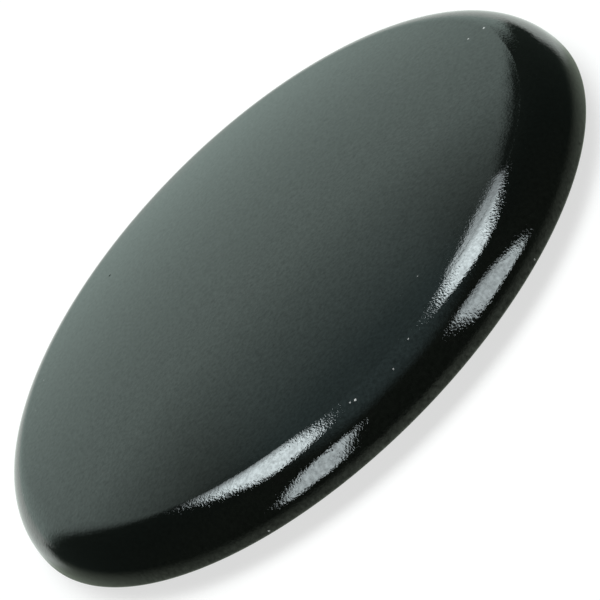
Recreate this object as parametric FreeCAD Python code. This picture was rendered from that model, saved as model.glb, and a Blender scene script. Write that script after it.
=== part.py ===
import FreeCAD, Part
import math
import os

# Gas burner cap: the enamelled lid of a small hob burner, cast as one piece.
# It lies as it does on a table, resting on its locating ring. The origin is the middle of
# the ring's foot, +Z is up through the dome, and the cap is round about that axis.
# Lengths are in millimetres.

# Upper side, as seen on the hob
CAP_DIAMETER = 55.0          # across the widest line of the rim
DOME_RADIUS = 140.0          # curve of the shallow dome
SHOULDER_RADIUS = 3.8        # roll of the shoulder, from the dome to the widest line
RIM_EDGE_ROUND = 0.3         # turn from the widest line in under the rim

# Underside, which drops into the burner head
BURNER_BORE_DIAMETER = 38.5  # opening of the burner head that takes the locating ring
RING_CLEARANCE = 0.25        # gap all round between the ring and that opening
RING_DEPTH = 1.8             # how far the ring stands below the flat seat
RING_WALL = 2.4              # width of the ring at its foot
RING_EDGE_ROUND = 0.5        # both edges of the ring's foot
RING_ROOT_FILLET = 0.3       # corner between the ring and the seat
DOME_WALL = 3.0              # thickness of the dome over the hollow
HOLLOW_FILLET = 1.6          # corner between the hollow's wall and its roof
HOLLOW_DRAFT_DEG = 5.0       # lean of the hollow's wall, wider at the mouth

# Directions in the section: outward from the axis, and up
OUTWARD = 0.0
UP = math.pi / 2
INWARD = math.pi
DOWN = -math.pi / 2


def section_point(radius, height):
    """A point of the section, by its distance from the axis and its height."""
    return FreeCAD.Vector(radius, 0.0, height)


def heading(angle):
    """A unit step in the section, in a direction counted from outward towards up."""
    return section_point(math.cos(angle), math.sin(angle))


def arc(centre, radius, start, end):
    """An arc about a centre, from one direction round to another."""
    middle = (start + end) / 2
    return Part.Arc(
        centre + heading(start) * radius,
        centre + heading(middle) * radius,
        centre + heading(end) * radius,
    )


def upper_side():
    """The dome, the shoulder and the rim's edge: one run, from the axis round to the seat."""
    rim_radius = CAP_DIAMETER / 2
    widest_height = RING_DEPTH + RIM_EDGE_ROUND
    shoulder_centre = section_point(rim_radius - SHOULDER_RADIUS, widest_height)

    # The dome runs into the shoulder without a kink, so the two centres are in line
    # with the point where the curves meet.
    between_centres = DOME_RADIUS - SHOULDER_RADIUS
    meeting = math.acos(shoulder_centre.x / between_centres)
    dome_centre = section_point(0.0, widest_height - between_centres * math.sin(meeting))

    edge_centre = section_point(rim_radius - RIM_EDGE_ROUND, widest_height)
    return dome_centre, [
        arc(dome_centre, DOME_RADIUS, UP, meeting),
        arc(shoulder_centre, SHOULDER_RADIUS, meeting, OUTWARD),
        arc(edge_centre, RIM_EDGE_ROUND, OUTWARD, DOWN),
    ]


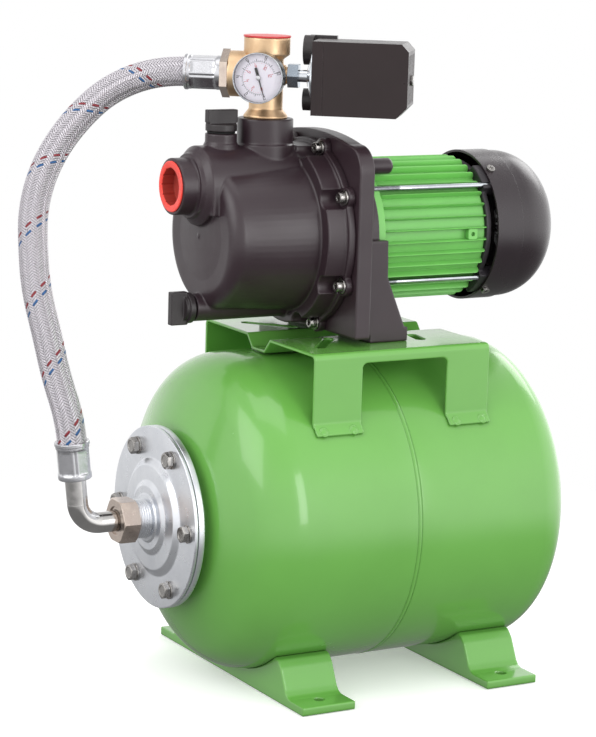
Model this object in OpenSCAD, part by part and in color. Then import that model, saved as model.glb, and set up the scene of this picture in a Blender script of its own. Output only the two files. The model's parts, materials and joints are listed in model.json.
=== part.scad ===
// Self-priming jet pump set: finned motor, plastic pump casing and brass fittings,
// carried by a saddle bracket on a horizontal bladder tank with two pressed feet.
// Millimetres. Z is up and the ground is z = 0. X runs along the tank and motor axis
// toward the fan. The machine is symmetric about y = 0 apart from its fittings and
// the saddle bracket, which sits a little toward -y.

/* [Tank] */
// Outside diameter of the tank shell
tank_d = 270; // [250:1:290]
// Gap between the ground and the lowest line of the shell
tank_gap = 10.2; // [6:0.1:20]
// Wall of the drawn steel shells
shell_t = 1.5; // [1:0.1:3]
// Straight length on the flange side, from the seam
flange_side = 104.7; // [90:0.1:130]
// Straight length on the motor side, from the seam
motor_side = 123.8; // [110:0.1:140]
// Knuckle radius of the flange side head
knuckle_a = 45.4; // [30:0.1:60]
// Knuckle radius of the motor side head
knuckle_b = 31.5; // [25:0.1:50]

/* [Tank flange] */
// Outside diameter of the galvanised flange
flange_d = 153; // [140:1:165]
// Bolt circle of the six flange bolts
flange_pcd = 127; // [115:1:135]
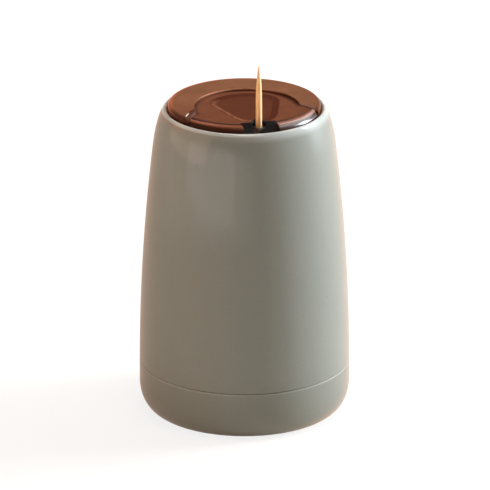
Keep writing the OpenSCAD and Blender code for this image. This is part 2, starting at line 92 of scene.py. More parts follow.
# Faces within this many degrees of each other are one flat face
FLAT_A = 0.5

# Casing
SEAM_Z = SHELL_LOW.z
CASE_TOP = SHELL_HIGH.z
BELLY_R = 33.46 * MM
BELLY_Z = 12 * MM
SIDE_TAPER = 6.16 * MM
SIDE_ARC_R = ((CASE_TOP - BELLY_Z) ** 2 + SIDE_TAPER ** 2) / (2 * SIDE_TAPER)
SHOULDER_H = 12 * MM
SHOULDER_IN = 2.2 * MM
LIP_ROUND = 0.68 * MM
LIP_START_A = 100
NECK_H = 1.6 * MM
SHELL_T = 1.8 * MM
FOOT_ROUND_H = 8.6 * MM
FOOT_ROUND_W = 5.3 * MM
SEAM_CHAMFER = 0.15 * MM
SEAM_ROUND = 0.38 * MM
SIDE_STEPS = 26
SHOULDER_STEPS = 18
INNER_STEPS = 12
FOOT_STEPS = 16
BASE_SIDE_STEPS = 5
SEAM_STEPS = 6
ROUND_STEPS = 8
BOWL_STEPS = 10

# Base
BASE_T = 2 * MM
FLOOR_T = 2.5 * MM
FLAT_R = 22 * MM
FOOT_RING_W = 3 * MM
SHELF_T = 3 * MM
SPIGOT_T = 1.8 * MM
SPIGOT_GAP = 0.25 * MM
SPIGOT_CHAMFER = 0.4 * MM
POSTS = 3
POST_R = 3.1 * MM
POST_H = 8 * MM
POST_GAP = 0.8 * MM
POST_BORE_R = 1.15 * MM
POST_BORE_FLOOR = 0.5 * MM
POST_FOOT_W = 0.4 * MM
POST_FOOT_H = 0.6 * MM
SLEEVE_T = 1.5 * MM
PIN_BOSS_R = 2.6 * MM
PIN_BOSS_H = 6.6 * MM
PIN_BOSS_CHAMFER = 0.3 * MM
PIN_R = 0.8 * MM

# Spring
WIRE_R = 0.45 * MM
WIRE_ROUNDNESS = 3
SPRING_TURNS = 9
SPRING_STEPS = 48
END_PITCH = 1.6 * MM

# Lid
LID_R = RING_HIGH.x
RING_TOP = RING_HIGH.z
RING_ROUND = 1 * MM
RING_EDGE = 0.12 * MM
PLATE_T = 1.4 * MM
SKIRT_T = 1.2 * MM
DISH_R = LID_R - 7.37 * MM
DISH_Y = -3.5 * MM
DISH_DEPTH = 0.8 * MM
MOUTH_R = LID_R - 1.97 * MM
MOUTH_Y = 4.51 * MM - LID_R
RAMP_W = 1.9 * MM
COVER_GAP = 0.15 * MM
COVER_EDGE = 0.1 * MM
COVER_Z = COVER_LOW.z
CREST_Z = COVER_HIGH.z
DISH_Z = RING_TOP - DISH_DEPTH
PLATE_Z = COVER_Z - PLATE_T

# Front band of the cover: it falls to the rim, and its inner wall leans back a little
BAND_FALL_W = 2.4 * MM
BAND_FALL_H = 2 * MM
BAND_FALL_STEPS = 10
BAND_R = 23.5 * MM
BAND_Y = DISH_Y - DISH_R + BAND_R
BAND_FOOT_IN = 0.3 * MM
BAND_TOP_OUT = 0.2 * MM

# Window in the cover, over the chamber
WINDOW_H = 0.4 * MM
WINDOW_SLOPE_W = 2.2 * MM
WINDOW_R = 13.3 * MM
WINDOW_SIDE_D = 10.3 * MM
WINDOW_X = 0.65 * MM
WINDOW_CORNER = 2 * MM
CHANNEL_R = 1.2 * MM

# Nozzle
PICK_Y = 5.17 * MM - LID_R
MOUTH_HOLE_R = 2.2 * MM
COLLAR_R = 2.65 * MM
COLLAR_GAP = 0.25 * MM
NOZZLE_HALF_W = 5.6 * MM
NOZZLE_BACK_Y = PICK_Y + 1.3 * MM
NOZZLE_FRONT_Y = PICK_Y - 3.6 * MM
NOZZLE_MID_Z = CASE_TOP + 0.85 * MM
NOZZLE_TILT = math.radians(21)
NOZZLE_SPARE = 1 * MM
NOZZLE_EDGE = 0.25 * MM
FLANGE_W = 1 * MM
FLANGE_T = 0.6 * MM
SEAT_GAP = 0.05 * MM

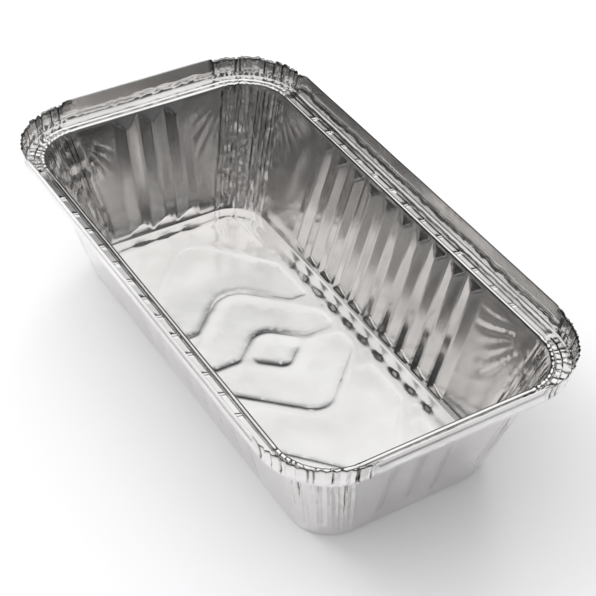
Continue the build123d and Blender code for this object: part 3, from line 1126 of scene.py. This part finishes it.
# %% Table
def table_material():
    """A plain pale matt table."""
    material = bpy.data.materials.new("pale table")
    material.use_nodes = True
    shader = material.node_tree.nodes["Principled BSDF"]
    shader.inputs["Base Color"].default_value = (0.86, 0.855, 0.86, 1)
    shader.inputs["Roughness"].default_value = 0.8
    return material


table_mesh = bpy.data.meshes.new("table")
table_mesh.from_pydata([(-4, -4, 0), (4, -4, 0), (4, 4, 0), (-4, 4, 0)], [], [(0, 1, 2, 3)])
table = bpy.data.objects.new("table", table_mesh)
table_mesh.materials.append(table_material())
link(table)
table.location.z = -0.0001
print("table", table.name)

# %% The room
# Each glow: direction, cosine where it starts, cosine where it is full, strength
ceiling = [((0.02, 0.08, 1.0), 0.57, 0.70, 1.0), ((0.0, 0.0, 1.0), 0.78, 0.95, 0.16)]
side_glows = [((0.5, 0.8, 0.3), 0.5, 0.98, 0.12), ((0.6, -0.8, 0.1), 0.6, 0.98, 0.10)]
fill_side = ((-0.6, -0.45, 0.6), -0.2, 1.0, 0.8)
dark_room, even_fill = 0.02, 0.64


def room():
    """A bright ceiling over a dark room for reflections, and an even fill for the rest."""
    world = bpy.data.worlds.new("room")
    world.use_nodes = True
    tree = world.node_tree
    sky = tree.nodes["Background"]
    where = add_node(tree, "ShaderNodeTexCoord").outputs["Generated"]

    def glow(direction, low, high, strength):
        """A soft patch of light round one direction."""
        toward = add_node(tree, "ShaderNodeVectorMath", operation="DOT_PRODUCT", inputs={
            0: where, 1: Vector(direction).normalized()})
        fade = add_node(tree, "ShaderNodeMapRange", interpolation_type="SMOOTHSTEP", inputs={
            "Value": toward.outputs["Value"], "From Min": low, "From Max": high,
            "To Max": strength})
        return fade.outputs["Result"]

    seen = dark_room
    for patch in ceiling + side_glows:
        seen = maths(tree, "ADD", glow(*patch), seen)
    fill = maths(tree, "ADD", glow(*fill_side), even_fill)
    ray = add_node(tree, "ShaderNodeLightPath").outputs["Is Glossy Ray"]
    mix = add_node(tree, "ShaderNodeMix", {"Factor": ray, "A": fill, "B": seen})
    feed(tree, sky.inputs["Strength"], mix.outputs["Result"])
    sky.inputs["Color"].default_value = (0.985, 0.99, 1, 1)
    return world


bpy.context.scene.world = room()
print("world", bpy.context.scene.world.name)


# %% Soft lamps
def lamp(name, place, size, power):
    """A square soft lamp aimed at the tray."""
    data = bpy.data.lights.new(name, "AREA")
    data.size = size
    data.energy = power
    thing = bpy.data.objects.new(name, data)
    thing.location = place
    aim = Vector((0, 0, 0.02)) - Vector(place)
    thing.rotation_euler = aim.to_track_quat("-Z", "Y").to_euler()
    link(thing)
    return thing


lamps = [lamp("overhead", (-1.3, -0.9, 1.6), 0.9, 13), lamp("backdrop", (-0.9, 0.9, 0.6), 0.5, 4)]
for thing in lamps:
    thing.visible_glossy = False
print("lamps", len(lamps))

# %% Camera
azimuth, elevation, roll = math.radians(56.04), math.radians(40.70), math.radians(3.28)
target = Vector((1.0, 7.8, 25.0)) * mm
distance = 573.6 * mm
back = Vector((math.sin(azimuth) * math.cos(elevation), -math.cos(azimuth) * math.cos(elevation),
               math.sin(elevation)))
right = Vector((math.cos(azimuth), math.sin(azimuth), 0))
up = back.cross(right)
turned_right = math.cos(roll) * right + math.sin(roll) * up
turned_up = -math.sin(roll) * right + math.cos(roll) * up
pose = Matrix((turned_right, turned_up, back)).transposed().to_4x4()
pose.translation = target + back * distance
camera_data = bpy.data.cameras.new("camera")
camera_data.sensor_width = 36.0
camera_data.lens = 94.43
camera_data.clip_start = 0.01
camera = bpy.data.objects.new("camera", camera_data)
camera.matrix_world = pose
link(camera)
bpy.context.scene.camera = camera
bpy.context.scene.view_settings.view_transform = "Standard"
print("camera at", [round(v, 3) for v in pose.translation])
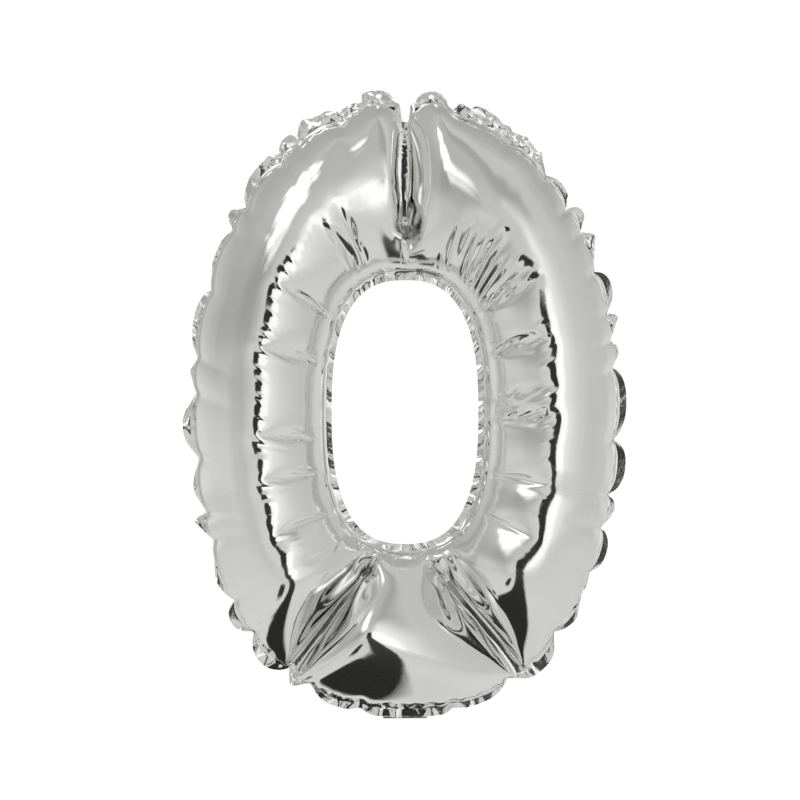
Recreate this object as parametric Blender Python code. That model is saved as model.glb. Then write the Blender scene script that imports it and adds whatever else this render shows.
==========
Directive — Give back exactly the lines from the line that has "Keep writing the" to the line that has "FLAT_A = 0.5", both included, and leave out all others.

Written response —
Keep writing the OpenSCAD and Blender code for this image. This is part 2, starting at line 92 of scene.py. More parts follow.
# Faces within this many degrees of each other are one flat face
FLAT_A = 0.5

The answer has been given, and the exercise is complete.